*** DATASET CONTENT ***
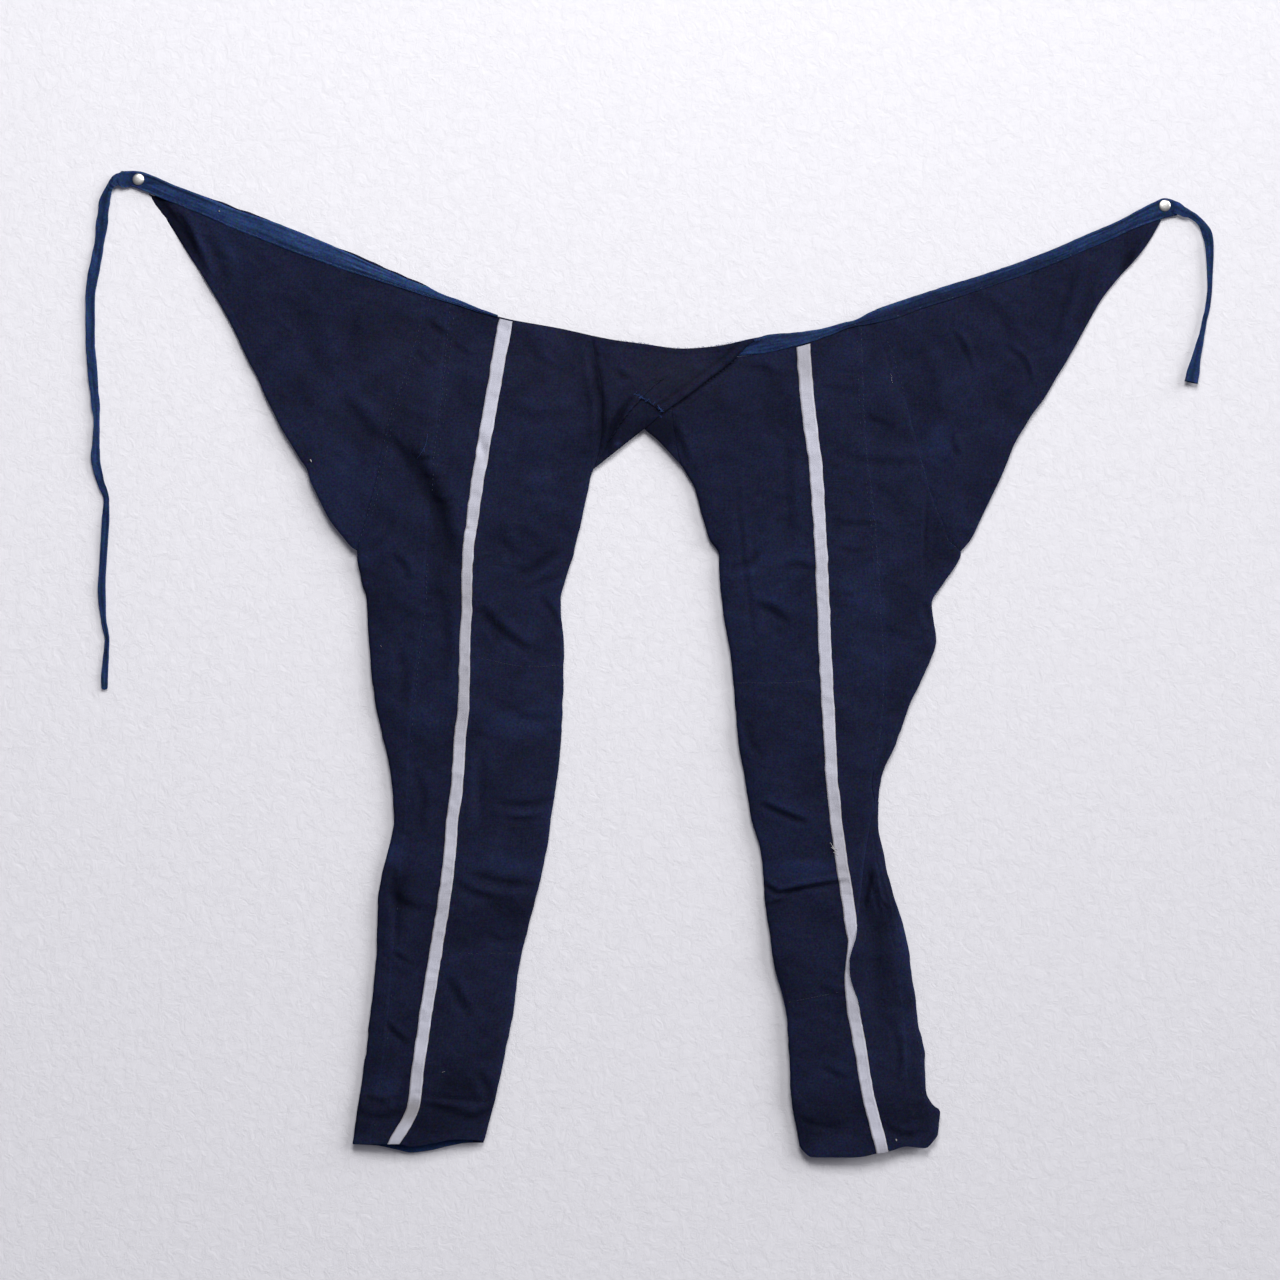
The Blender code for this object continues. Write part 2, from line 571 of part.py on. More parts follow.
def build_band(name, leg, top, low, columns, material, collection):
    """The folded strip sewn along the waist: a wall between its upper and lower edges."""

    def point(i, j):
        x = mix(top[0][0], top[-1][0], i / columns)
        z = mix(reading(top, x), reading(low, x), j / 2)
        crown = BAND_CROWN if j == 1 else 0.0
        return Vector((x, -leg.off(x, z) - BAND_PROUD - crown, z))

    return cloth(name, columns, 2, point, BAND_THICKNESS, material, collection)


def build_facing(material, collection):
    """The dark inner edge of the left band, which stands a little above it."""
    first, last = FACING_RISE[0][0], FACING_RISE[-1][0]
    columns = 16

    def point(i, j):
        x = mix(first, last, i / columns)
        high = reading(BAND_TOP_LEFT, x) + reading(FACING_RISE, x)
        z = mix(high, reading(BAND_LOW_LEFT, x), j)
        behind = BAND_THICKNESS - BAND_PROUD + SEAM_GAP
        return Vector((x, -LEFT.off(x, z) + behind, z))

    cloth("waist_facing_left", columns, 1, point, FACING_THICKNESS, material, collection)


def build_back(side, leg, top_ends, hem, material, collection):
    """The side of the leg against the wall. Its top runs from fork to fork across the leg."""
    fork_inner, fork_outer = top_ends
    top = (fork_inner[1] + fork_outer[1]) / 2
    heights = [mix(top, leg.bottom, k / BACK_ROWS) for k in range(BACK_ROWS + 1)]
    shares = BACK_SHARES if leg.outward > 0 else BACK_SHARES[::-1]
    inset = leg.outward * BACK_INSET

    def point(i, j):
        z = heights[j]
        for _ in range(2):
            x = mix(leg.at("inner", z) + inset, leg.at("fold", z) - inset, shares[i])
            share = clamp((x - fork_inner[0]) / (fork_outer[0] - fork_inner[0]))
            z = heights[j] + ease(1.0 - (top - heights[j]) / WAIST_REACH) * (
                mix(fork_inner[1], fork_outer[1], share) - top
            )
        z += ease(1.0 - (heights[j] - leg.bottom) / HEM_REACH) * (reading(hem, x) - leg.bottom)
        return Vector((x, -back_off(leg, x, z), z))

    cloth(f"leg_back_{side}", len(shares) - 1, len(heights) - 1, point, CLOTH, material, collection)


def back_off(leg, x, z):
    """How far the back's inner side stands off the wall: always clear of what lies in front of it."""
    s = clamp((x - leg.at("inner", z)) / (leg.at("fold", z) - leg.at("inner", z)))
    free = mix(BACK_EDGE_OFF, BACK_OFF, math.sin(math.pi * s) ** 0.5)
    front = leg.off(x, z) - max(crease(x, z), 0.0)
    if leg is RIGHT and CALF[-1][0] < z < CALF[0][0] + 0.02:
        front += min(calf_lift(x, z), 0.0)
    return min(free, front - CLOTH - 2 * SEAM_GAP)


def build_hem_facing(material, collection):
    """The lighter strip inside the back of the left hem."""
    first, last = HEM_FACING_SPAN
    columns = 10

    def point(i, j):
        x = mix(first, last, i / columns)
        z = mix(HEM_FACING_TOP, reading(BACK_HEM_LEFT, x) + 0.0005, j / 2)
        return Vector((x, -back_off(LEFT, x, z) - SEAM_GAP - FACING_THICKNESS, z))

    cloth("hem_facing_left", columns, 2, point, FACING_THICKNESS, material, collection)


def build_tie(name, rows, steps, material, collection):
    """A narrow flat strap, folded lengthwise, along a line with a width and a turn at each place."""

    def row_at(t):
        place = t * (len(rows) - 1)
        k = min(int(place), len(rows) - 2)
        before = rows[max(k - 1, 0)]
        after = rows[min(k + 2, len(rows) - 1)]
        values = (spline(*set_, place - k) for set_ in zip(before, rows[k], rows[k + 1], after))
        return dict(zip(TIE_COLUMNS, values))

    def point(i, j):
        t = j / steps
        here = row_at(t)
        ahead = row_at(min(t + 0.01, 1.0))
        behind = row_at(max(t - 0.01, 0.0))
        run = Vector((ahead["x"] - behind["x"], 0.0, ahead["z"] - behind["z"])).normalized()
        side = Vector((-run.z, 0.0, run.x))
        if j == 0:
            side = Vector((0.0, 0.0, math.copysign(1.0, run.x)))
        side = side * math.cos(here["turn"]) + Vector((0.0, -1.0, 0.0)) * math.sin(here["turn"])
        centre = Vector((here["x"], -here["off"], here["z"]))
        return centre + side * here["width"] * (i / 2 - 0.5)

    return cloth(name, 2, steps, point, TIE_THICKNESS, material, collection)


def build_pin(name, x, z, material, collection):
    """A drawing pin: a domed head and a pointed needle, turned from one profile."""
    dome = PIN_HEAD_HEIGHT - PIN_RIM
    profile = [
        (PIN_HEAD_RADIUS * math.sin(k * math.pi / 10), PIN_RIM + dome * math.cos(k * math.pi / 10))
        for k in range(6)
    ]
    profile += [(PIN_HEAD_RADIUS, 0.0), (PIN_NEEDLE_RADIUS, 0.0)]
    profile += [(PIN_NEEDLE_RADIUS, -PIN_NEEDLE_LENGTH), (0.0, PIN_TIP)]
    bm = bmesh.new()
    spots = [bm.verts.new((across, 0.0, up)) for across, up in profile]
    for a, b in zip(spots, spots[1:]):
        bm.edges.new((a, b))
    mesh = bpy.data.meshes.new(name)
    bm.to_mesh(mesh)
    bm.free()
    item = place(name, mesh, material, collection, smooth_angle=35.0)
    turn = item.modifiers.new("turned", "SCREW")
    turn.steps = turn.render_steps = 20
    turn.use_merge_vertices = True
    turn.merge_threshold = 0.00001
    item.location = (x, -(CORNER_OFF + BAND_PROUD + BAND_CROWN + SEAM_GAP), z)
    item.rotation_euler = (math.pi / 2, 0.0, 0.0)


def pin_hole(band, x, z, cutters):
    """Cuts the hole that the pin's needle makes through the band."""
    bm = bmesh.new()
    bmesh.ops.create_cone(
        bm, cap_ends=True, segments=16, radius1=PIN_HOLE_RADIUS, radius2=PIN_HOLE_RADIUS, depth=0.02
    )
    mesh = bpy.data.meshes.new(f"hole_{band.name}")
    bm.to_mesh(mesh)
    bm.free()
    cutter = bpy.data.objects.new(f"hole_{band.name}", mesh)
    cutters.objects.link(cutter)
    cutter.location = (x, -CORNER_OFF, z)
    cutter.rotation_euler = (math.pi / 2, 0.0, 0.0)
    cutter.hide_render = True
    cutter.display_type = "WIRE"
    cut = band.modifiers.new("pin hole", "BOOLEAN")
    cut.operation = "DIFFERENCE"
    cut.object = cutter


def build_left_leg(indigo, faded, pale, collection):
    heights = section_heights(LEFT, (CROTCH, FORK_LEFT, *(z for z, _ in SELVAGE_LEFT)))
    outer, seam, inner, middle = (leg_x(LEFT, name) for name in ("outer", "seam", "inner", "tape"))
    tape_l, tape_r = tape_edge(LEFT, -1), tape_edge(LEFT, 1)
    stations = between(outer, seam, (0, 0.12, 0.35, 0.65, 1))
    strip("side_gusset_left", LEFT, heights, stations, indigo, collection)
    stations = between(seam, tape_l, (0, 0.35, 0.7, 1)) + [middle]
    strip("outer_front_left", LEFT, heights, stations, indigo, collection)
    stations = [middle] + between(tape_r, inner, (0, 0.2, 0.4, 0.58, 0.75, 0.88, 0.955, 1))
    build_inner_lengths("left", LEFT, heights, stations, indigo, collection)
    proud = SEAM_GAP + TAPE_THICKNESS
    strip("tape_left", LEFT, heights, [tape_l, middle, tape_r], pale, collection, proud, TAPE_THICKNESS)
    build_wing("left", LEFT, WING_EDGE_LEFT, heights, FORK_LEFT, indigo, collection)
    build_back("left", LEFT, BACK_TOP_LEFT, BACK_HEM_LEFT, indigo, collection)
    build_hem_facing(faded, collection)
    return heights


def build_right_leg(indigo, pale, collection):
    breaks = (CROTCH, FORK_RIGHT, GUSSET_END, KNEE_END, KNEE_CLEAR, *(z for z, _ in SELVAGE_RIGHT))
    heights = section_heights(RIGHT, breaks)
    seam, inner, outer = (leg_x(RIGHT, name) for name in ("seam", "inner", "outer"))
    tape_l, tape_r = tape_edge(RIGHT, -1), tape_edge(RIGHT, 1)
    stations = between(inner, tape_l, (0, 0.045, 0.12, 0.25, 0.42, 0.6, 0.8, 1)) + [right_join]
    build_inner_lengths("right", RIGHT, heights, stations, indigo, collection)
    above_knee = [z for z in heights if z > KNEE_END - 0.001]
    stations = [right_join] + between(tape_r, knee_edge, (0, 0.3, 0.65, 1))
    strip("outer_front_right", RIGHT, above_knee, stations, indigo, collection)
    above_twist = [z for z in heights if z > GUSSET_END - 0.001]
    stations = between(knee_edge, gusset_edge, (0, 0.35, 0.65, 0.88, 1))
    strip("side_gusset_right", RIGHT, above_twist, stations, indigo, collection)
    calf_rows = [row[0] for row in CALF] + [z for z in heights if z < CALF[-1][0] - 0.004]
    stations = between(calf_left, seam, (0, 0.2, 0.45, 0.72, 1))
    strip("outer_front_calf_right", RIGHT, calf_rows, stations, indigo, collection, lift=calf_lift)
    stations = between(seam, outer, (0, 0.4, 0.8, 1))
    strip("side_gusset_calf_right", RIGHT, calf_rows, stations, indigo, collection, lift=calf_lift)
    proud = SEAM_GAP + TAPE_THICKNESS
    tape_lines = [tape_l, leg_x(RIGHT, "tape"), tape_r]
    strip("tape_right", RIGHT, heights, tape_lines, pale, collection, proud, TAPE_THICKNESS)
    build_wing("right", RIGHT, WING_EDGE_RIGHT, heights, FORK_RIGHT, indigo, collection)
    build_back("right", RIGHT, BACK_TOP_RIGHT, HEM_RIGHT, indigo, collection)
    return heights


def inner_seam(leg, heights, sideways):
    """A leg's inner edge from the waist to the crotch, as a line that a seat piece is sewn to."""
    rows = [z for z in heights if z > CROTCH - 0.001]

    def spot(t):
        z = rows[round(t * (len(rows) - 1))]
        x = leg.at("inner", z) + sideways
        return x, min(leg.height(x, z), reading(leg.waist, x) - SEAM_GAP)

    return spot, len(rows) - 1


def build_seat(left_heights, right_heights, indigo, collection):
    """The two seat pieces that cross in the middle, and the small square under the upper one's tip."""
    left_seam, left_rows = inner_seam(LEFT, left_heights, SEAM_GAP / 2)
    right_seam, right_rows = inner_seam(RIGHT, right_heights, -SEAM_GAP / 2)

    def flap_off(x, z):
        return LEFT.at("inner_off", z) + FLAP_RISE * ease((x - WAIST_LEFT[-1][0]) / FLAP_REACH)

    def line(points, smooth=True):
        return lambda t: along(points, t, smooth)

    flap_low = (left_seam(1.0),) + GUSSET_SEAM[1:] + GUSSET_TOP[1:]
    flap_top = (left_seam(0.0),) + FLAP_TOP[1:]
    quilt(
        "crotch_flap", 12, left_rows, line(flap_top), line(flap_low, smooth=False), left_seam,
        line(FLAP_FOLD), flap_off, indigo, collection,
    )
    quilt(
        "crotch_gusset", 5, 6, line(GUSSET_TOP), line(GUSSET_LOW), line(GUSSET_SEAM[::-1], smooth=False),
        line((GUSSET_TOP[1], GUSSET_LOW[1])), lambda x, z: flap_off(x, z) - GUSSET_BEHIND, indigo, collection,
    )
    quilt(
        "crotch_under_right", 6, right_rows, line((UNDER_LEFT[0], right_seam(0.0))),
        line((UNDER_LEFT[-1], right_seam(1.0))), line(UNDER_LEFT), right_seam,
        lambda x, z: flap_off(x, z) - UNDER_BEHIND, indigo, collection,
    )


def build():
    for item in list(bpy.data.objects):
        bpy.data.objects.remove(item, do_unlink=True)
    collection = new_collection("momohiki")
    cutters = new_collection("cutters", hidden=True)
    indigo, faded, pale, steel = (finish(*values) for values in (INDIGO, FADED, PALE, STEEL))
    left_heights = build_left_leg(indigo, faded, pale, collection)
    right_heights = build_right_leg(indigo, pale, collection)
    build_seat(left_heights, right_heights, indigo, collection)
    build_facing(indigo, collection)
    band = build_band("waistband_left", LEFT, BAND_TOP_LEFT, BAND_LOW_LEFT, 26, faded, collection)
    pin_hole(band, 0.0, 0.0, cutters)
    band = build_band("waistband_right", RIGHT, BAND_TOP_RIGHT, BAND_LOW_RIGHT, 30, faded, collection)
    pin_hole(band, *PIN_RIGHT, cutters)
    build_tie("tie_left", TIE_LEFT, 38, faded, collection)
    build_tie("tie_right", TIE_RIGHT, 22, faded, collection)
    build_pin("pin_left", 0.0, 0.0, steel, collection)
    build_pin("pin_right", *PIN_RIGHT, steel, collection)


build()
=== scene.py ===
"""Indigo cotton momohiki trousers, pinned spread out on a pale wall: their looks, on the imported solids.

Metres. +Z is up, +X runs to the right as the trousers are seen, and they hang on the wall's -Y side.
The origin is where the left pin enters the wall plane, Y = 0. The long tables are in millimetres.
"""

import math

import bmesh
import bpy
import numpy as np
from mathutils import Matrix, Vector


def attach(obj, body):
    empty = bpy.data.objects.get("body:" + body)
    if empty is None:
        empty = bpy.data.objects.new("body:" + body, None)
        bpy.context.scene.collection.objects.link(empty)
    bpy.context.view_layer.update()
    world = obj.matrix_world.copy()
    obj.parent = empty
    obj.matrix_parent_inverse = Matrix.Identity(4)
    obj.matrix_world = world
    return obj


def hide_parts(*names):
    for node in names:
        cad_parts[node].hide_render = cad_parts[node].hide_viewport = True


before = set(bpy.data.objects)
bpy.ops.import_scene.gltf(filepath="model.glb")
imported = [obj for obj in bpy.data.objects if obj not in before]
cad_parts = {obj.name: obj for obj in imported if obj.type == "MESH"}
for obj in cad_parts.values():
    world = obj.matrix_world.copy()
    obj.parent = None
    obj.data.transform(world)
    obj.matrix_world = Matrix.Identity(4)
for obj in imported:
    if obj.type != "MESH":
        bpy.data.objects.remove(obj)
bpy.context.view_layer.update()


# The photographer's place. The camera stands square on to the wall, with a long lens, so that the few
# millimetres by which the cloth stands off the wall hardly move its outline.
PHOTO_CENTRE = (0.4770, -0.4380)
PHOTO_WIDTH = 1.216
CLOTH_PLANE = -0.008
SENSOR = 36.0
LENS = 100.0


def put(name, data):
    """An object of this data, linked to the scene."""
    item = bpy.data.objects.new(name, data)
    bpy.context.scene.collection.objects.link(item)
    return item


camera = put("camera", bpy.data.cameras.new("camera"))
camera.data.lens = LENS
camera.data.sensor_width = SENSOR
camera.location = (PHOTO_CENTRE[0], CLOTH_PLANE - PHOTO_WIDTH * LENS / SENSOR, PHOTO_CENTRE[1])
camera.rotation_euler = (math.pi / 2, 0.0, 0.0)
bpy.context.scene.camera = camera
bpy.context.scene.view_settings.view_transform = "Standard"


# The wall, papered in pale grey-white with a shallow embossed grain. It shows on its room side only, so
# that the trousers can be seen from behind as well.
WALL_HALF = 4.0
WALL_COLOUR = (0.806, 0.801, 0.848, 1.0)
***
**REQUIREMENT:**
Retype the portion of the data above that starts on the line with "38, faded, collection)" and finishes on the line with "LENS = 100.0", including both of those lines.

**EXERCISE RESPONSE:**
    build_tie("tie_left", TIE_LEFT, 38, faded, collection)
    build_tie("tie_right", TIE_RIGHT, 22, faded, collection)
    build_pin("pin_left", 0.0, 0.0, steel, collection)
    build_pin("pin_right", *PIN_RIGHT, steel, collection)


build()
=== scene.py ===
"""Indigo cotton momohiki trousers, pinned spread out on a pale wall: their looks, on the imported solids.

Metres. +Z is up, +X runs to the right as the trousers are seen, and they hang on the wall's -Y side.
The origin is where the left pin enters the wall plane, Y = 0. The long tables are in millimetres.
"""

import math

import bmesh
import bpy
import numpy as np
from mathutils import Matrix, Vector


def attach(obj, body):
    empty = bpy.data.objects.get("body:" + body)
    if empty is None:
        empty = bpy.data.objects.new("body:" + body, None)
        bpy.context.scene.collection.objects.link(empty)
    bpy.context.view_layer.update()
    world = obj.matrix_world.copy()
    obj.parent = empty
    obj.matrix_parent_inverse = Matrix.Identity(4)
    obj.matrix_world = world
    return obj


def hide_parts(*names):
    for node in names:
        cad_parts[node].hide_render = cad_parts[node].hide_viewport = True


before = set(bpy.data.objects)
bpy.ops.import_scene.gltf(filepath="model.glb")
imported = [obj for obj in bpy.data.objects if obj not in before]
cad_parts = {obj.name: obj for obj in imported if obj.type == "MESH"}
for obj in cad_parts.values():
    world = obj.matrix_world.copy()
    obj.parent = None
    obj.data.transform(world)
    obj.matrix_world = Matrix.Identity(4)
for obj in imported:
    if obj.type != "MESH":
        bpy.data.objects.remove(obj)
bpy.context.view_layer.update()


# The photographer's place. The camera stands square on to the wall, with a long lens, so that the few
# millimetres by which the cloth stands off the wall hardly move its outline.
PHOTO_CENTRE = (0.4770, -0.4380)
PHOTO_WIDTH = 1.216
CLOTH_PLANE = -0.008
SENSOR = 36.0
LENS = 100.0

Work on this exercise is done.